Why College Radio Is So Important

(reading time:  90 seconds)

I love College Radio.  My career started there and I am still a big fan.

My first radio job ever was in the summer of 1967 when I found myself at American Legion “Boys State” at the SUNY campus in Morrisville NY.  How I ended up during the “summer of love” at a military indoctrination program in upstate NY is a another story, but suffice it to say I skipped most of the week-long program when I found that the dorm I was in was home to WCVM, “The College Voice of Morrisville”.

While my fellow Boys-Staters drilled with the Marines and underwent indoctrination sessions on the value of the Vietnam War, I was holed up in the radio studio reading the news.

A year later I arrived at Lehigh University.  By second semester freshman year I was Program Director of one of Lehigh’s two carrier-current radio stations, the then-Classical WLVR.  Within months we changed format to Progressive Rock and the rest is history.

I was a DJ, newsman, did remotes, wrote copy.  There was no Broadcasting major at Lehigh and we barely had a faculty advisor.  We were on our own in the best and worst sense of the word.

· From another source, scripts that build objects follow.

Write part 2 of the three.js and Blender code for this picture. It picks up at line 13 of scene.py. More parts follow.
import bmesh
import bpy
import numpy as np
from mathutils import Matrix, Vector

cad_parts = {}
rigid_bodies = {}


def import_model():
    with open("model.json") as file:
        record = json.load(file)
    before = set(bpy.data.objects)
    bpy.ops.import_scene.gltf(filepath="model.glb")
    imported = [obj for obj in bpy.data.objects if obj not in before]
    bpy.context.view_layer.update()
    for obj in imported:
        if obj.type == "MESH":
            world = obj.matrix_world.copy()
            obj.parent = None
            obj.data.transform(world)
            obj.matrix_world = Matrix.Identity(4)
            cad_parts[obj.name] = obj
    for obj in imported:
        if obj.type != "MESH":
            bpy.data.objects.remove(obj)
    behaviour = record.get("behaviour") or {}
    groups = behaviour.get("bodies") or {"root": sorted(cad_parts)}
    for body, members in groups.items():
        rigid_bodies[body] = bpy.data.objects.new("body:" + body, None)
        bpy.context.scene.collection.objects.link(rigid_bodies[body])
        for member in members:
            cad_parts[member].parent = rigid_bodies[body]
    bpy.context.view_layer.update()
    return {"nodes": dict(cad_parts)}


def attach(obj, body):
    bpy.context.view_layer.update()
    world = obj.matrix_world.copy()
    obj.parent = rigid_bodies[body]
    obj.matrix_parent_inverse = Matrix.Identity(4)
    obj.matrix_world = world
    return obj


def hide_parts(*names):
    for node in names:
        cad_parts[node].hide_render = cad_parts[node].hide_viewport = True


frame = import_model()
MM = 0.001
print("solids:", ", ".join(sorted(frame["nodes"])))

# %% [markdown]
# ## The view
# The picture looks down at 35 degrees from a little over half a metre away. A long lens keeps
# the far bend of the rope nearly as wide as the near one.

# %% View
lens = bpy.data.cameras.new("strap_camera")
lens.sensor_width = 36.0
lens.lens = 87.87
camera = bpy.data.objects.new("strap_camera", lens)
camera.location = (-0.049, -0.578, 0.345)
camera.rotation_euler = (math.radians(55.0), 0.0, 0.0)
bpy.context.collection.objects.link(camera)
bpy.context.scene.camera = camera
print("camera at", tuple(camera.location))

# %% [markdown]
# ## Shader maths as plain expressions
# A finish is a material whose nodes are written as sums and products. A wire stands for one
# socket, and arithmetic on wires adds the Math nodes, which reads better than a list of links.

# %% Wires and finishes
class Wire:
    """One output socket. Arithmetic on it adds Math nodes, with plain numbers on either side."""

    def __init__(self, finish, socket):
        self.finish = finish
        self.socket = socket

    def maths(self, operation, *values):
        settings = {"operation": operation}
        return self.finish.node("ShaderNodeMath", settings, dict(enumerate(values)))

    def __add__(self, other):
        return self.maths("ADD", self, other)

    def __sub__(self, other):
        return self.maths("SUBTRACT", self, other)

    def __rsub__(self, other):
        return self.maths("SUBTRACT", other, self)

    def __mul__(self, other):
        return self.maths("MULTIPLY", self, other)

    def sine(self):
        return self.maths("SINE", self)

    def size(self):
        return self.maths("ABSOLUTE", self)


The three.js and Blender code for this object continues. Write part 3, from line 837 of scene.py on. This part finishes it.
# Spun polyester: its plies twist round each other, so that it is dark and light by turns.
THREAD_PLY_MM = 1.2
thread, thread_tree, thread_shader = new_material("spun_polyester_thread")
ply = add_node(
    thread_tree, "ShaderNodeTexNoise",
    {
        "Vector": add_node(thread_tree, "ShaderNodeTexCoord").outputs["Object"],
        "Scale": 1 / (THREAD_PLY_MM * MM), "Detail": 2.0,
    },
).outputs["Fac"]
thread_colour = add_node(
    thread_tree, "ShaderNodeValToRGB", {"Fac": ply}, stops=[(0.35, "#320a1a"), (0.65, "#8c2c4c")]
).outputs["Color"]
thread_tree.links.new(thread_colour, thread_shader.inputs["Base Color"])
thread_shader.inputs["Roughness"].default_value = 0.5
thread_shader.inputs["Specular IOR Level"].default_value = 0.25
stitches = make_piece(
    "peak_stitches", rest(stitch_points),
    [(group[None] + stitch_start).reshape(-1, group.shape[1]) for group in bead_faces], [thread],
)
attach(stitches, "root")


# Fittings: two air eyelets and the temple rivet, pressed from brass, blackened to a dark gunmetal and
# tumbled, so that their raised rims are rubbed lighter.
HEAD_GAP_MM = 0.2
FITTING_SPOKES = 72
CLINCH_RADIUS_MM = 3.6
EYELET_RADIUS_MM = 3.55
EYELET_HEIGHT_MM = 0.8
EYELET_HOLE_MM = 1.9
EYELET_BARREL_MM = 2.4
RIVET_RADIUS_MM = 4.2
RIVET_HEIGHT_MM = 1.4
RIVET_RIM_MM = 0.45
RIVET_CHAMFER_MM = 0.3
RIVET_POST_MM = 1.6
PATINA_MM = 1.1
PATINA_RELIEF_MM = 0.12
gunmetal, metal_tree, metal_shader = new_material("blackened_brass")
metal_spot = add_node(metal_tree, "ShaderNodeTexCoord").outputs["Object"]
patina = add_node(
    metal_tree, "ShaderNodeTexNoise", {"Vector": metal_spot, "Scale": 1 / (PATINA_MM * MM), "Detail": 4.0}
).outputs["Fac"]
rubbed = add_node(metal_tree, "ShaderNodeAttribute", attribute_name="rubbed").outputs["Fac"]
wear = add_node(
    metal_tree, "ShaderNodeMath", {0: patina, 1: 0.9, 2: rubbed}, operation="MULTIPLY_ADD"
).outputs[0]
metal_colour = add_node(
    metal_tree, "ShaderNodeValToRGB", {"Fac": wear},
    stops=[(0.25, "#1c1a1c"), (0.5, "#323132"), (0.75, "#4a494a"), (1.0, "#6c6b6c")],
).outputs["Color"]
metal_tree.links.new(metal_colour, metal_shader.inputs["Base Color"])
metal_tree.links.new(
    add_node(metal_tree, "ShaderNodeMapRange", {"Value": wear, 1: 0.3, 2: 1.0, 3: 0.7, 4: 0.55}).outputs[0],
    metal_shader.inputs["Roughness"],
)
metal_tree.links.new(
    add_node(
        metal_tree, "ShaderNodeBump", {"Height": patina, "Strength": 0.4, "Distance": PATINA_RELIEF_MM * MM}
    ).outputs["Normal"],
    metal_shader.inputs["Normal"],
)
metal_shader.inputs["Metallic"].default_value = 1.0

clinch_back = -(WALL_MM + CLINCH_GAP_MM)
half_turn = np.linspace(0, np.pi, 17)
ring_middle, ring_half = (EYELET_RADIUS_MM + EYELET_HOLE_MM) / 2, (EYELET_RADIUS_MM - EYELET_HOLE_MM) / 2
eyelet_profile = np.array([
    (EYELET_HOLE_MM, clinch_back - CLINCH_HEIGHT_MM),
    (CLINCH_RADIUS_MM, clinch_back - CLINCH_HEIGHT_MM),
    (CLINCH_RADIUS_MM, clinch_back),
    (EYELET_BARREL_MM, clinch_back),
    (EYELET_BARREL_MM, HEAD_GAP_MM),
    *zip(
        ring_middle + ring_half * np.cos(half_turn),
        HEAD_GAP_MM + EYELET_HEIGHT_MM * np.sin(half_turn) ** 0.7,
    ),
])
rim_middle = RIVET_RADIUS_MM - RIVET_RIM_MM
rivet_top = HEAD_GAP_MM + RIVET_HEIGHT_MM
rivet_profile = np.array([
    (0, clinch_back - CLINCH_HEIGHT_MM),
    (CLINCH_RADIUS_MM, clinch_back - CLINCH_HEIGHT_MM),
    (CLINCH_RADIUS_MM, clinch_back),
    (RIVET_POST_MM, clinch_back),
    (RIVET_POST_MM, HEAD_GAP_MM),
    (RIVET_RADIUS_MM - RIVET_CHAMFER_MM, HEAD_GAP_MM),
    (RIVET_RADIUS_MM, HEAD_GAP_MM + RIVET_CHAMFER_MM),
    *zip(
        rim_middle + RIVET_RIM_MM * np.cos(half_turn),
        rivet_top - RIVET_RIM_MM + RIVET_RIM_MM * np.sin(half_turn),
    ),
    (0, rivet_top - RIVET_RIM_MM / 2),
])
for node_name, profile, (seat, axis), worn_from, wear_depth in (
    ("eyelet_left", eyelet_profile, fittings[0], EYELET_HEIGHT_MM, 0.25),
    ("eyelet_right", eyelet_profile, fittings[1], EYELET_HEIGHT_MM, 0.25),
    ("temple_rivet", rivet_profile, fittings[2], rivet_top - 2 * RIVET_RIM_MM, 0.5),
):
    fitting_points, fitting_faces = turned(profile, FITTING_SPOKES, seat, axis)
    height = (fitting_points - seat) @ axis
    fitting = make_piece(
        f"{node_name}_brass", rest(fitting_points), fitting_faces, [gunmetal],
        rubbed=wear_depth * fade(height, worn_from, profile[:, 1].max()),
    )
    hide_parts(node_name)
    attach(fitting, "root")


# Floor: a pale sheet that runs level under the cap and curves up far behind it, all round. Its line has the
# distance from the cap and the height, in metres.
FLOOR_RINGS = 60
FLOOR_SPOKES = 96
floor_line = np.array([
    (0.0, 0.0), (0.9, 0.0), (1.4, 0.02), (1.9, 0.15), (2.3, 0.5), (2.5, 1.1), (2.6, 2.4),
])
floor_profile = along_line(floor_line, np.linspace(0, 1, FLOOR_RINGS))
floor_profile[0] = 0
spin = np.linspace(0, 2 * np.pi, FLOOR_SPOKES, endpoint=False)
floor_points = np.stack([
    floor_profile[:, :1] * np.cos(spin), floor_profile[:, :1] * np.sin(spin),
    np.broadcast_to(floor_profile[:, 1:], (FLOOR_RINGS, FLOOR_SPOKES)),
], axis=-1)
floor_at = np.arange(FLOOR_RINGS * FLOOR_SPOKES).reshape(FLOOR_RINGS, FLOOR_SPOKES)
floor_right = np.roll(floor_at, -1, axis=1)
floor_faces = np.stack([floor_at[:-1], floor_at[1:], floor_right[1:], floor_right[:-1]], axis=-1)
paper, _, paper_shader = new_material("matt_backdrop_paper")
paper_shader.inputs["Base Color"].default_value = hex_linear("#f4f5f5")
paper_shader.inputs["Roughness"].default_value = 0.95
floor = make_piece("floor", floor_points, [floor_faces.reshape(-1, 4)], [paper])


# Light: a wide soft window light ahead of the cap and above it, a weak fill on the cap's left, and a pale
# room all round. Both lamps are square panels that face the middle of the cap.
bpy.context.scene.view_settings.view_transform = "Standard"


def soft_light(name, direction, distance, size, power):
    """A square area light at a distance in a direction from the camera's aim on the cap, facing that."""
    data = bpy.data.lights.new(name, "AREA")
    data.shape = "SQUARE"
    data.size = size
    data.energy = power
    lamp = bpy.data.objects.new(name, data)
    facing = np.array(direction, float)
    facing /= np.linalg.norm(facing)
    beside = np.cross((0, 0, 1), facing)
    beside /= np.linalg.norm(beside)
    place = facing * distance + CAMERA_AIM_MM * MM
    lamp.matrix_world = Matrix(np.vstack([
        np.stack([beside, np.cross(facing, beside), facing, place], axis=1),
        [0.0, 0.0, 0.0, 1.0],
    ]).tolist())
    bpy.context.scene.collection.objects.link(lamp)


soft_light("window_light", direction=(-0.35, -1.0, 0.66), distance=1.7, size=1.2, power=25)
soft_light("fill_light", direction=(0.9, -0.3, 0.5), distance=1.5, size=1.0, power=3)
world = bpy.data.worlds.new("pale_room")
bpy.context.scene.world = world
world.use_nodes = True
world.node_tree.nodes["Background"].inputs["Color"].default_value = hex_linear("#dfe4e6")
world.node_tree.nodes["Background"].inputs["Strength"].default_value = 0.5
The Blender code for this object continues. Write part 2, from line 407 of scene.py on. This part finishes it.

At Lehigh I won my first Major Armstrong Award for documentary excellence, “Old Friends” which captured in interviews and music what it was like to grow old.  That was the only independent-study credit I ever got for my college radio work which had become a seven day, 40 hour a week job.

After graduation in 1972 I launched a professional career at WLIR / Long Island, but kept in touch with my College Radio Roots by joining the Board of Directors of IBS, the Intercollegiate Broadcasting System. I served there until 2000 when it was time to pass the torch to a younger generation.  (I also served on the Board of the Major Armstrong Foundation at Columbia University until it dissolved.)

A lot of College Radio is unlistenable, self-indulgent and sloppy.  But occasionally you find a station with great kids, a professional sound and yet none of the commercial mimicry that used to frustrate me so.

In my mind, College Radio should program what other stations can’t or won’t.  It shouldn’t imitate the hot commercial format du jour.

College Radio gives kids a chance to learn the medium, to experiment and fail.  Most will never go on to careers in broadcasting, but all will have a better sense of the medium and the responsibilities one has with the privilege of being on-air.